§ **DATA FOR THIS TASK**
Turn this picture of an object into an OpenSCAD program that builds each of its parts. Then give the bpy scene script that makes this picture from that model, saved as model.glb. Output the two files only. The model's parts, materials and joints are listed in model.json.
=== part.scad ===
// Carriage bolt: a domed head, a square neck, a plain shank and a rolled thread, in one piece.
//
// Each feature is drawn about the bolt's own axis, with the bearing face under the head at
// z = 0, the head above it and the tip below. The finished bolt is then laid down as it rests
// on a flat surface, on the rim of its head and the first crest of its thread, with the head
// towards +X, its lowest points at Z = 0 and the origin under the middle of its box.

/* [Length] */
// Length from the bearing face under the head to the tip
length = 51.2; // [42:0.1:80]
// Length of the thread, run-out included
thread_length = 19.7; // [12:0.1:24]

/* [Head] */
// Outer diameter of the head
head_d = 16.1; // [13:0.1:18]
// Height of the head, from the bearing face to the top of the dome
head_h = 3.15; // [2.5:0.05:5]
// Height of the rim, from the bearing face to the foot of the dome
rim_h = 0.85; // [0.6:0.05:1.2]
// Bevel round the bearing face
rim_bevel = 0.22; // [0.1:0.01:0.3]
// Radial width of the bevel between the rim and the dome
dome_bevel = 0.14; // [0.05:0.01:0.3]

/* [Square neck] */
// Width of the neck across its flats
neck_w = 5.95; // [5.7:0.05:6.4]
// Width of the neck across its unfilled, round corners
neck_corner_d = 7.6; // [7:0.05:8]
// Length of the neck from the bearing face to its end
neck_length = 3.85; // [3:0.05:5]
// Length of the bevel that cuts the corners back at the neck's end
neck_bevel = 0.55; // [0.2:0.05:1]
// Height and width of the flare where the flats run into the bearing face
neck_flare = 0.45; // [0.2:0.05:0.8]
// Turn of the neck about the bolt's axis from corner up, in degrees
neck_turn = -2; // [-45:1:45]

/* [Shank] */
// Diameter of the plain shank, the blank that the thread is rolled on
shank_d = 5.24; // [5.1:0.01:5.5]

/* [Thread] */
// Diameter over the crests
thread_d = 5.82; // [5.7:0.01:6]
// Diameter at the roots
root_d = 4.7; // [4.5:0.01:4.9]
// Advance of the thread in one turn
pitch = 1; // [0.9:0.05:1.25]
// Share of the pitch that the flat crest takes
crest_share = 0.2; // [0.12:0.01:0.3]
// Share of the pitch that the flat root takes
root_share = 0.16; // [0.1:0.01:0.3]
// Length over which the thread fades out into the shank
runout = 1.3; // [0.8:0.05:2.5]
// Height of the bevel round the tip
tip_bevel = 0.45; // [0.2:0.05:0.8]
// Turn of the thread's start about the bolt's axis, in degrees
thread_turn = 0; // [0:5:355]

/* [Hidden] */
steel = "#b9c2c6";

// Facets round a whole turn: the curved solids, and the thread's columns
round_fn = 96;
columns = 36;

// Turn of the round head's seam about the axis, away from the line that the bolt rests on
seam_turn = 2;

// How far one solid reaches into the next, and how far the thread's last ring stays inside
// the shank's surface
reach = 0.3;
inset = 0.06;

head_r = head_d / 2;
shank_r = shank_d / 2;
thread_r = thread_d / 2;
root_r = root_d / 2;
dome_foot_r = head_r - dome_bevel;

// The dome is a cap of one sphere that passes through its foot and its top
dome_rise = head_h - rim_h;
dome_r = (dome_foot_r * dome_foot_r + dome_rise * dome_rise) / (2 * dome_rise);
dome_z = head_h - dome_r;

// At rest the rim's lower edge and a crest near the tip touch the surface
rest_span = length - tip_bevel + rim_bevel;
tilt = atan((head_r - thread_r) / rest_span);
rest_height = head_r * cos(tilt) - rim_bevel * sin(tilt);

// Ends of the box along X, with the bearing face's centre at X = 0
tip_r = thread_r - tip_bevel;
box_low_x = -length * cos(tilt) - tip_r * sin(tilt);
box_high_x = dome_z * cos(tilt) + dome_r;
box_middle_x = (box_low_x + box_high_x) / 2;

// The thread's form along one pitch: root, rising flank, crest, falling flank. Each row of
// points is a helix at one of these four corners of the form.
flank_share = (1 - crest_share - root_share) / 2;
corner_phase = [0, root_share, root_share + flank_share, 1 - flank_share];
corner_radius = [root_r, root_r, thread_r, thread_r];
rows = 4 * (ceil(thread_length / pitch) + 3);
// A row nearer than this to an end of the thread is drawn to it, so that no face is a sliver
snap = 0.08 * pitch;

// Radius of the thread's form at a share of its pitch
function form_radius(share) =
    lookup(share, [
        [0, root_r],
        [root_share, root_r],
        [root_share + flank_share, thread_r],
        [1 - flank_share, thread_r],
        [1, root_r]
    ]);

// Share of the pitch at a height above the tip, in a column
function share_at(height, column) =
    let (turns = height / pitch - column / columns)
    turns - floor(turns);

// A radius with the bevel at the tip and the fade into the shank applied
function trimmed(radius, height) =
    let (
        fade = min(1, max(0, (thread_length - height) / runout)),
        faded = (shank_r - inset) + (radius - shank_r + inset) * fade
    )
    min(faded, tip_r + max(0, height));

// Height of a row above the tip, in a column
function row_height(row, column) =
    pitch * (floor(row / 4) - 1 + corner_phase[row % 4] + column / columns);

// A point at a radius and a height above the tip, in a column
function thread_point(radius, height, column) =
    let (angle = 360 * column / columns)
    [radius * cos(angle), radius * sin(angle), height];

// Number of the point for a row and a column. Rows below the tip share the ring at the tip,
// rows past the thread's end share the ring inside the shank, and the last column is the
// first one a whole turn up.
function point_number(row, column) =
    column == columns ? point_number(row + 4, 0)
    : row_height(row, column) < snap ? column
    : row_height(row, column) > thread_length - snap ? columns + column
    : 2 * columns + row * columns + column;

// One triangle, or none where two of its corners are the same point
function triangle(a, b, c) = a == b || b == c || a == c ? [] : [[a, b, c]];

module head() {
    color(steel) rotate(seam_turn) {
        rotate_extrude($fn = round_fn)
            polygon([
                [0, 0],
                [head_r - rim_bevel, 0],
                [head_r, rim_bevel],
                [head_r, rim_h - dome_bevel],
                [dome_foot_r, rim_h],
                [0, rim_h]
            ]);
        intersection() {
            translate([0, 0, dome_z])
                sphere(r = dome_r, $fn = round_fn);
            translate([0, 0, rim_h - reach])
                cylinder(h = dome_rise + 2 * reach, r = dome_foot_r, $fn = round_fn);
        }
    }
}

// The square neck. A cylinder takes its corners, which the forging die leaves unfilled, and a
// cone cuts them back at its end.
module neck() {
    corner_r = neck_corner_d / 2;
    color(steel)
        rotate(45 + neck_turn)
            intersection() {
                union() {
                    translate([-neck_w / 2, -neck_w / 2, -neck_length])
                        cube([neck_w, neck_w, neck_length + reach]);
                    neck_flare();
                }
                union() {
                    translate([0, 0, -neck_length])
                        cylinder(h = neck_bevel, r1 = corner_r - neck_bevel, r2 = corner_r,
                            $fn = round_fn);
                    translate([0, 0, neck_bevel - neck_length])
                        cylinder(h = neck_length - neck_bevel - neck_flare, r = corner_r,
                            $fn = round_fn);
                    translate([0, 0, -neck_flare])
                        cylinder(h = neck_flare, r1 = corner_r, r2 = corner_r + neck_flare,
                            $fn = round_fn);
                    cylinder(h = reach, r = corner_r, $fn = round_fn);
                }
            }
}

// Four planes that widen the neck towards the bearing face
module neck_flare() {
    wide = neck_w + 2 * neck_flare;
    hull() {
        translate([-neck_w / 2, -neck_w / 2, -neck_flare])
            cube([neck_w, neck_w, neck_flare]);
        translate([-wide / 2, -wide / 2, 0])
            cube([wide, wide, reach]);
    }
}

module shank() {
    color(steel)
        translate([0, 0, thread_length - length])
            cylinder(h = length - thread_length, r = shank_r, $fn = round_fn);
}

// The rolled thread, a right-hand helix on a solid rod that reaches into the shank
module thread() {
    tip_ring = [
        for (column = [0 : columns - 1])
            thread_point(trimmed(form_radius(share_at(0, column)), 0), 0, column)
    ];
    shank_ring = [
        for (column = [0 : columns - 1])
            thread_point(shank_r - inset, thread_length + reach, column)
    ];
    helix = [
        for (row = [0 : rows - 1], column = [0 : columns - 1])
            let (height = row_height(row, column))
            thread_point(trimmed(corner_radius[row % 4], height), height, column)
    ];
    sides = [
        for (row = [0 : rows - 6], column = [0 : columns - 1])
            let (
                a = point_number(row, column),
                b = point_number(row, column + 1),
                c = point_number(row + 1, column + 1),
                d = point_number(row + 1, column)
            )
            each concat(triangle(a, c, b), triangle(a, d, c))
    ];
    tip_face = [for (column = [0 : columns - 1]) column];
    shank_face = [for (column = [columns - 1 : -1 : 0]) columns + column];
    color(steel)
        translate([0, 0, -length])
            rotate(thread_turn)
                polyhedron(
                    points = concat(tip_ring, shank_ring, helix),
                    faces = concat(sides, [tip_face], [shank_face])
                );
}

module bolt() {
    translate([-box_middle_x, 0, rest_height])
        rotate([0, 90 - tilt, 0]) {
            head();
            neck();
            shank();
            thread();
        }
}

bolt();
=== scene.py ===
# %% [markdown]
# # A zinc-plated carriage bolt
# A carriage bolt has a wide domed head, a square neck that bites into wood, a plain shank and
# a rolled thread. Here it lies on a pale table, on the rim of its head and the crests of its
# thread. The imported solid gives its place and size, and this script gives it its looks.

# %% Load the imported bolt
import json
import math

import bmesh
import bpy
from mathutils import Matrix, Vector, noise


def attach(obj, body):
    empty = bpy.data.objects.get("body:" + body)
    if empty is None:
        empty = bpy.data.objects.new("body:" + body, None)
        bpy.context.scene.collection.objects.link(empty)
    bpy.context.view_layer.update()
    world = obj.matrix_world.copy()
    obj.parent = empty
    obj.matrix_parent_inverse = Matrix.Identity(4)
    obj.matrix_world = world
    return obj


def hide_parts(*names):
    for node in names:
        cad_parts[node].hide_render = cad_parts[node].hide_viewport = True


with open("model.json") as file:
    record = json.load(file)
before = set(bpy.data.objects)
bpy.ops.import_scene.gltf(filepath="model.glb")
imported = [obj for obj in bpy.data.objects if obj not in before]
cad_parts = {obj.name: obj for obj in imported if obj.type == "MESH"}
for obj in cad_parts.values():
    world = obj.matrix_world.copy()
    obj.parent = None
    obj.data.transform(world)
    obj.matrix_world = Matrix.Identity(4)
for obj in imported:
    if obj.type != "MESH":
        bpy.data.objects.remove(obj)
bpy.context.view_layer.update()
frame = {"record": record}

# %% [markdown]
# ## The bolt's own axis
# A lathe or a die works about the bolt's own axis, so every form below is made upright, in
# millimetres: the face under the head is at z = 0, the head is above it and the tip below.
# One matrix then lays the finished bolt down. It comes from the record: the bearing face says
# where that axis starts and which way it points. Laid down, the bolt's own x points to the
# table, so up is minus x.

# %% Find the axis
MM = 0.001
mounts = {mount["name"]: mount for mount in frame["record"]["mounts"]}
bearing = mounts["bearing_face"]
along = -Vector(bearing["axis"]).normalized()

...

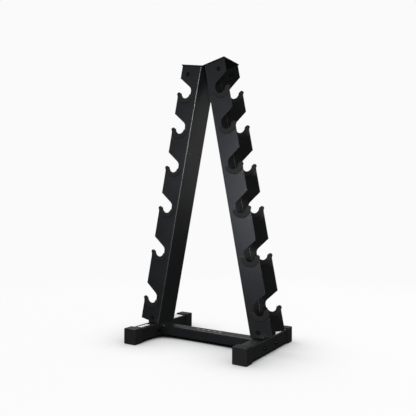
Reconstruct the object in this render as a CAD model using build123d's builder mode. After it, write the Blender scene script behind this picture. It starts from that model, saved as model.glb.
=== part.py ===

---

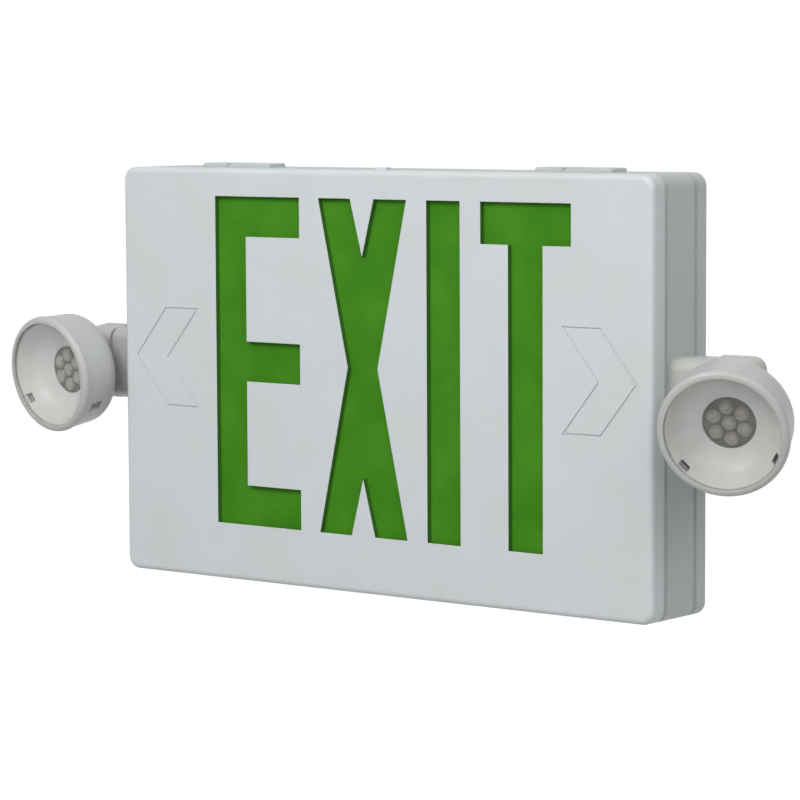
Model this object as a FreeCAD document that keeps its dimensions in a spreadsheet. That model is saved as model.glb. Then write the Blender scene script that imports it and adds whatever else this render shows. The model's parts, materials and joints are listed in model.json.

§ **PROBLEM DESCRIPTION**
Transcribe word for word the lines from the one holding "shank_face = [for" through the one holding "import math". Include both, and add nothing.

§ **EXERCISE RESPONSE**
    shank_face = [for (column = [columns - 1 : -1 : 0]) columns + column];
    color(steel)
        translate([0, 0, -length])
            rotate(thread_turn)
                polyhedron(
                    points = concat(tip_ring, shank_ring, helix),
                    faces = concat(sides, [tip_face], [shank_face])
                );
}

module bolt() {
    translate([-box_middle_x, 0, rest_height])
        rotate([0, 90 - tilt, 0]) {
            head();
            neck();
            shank();
            thread();
        }
}

bolt();
=== scene.py ===
# %% [markdown]
# # A zinc-plated carriage bolt
# A carriage bolt has a wide domed head, a square neck that bites into wood, a plain shank and
# a rolled thread. Here it lies on a pale table, on the rim of its head and the crests of its
# thread. The imported solid gives its place and size, and this script gives it its looks.

# %% Load the imported bolt
import json
import math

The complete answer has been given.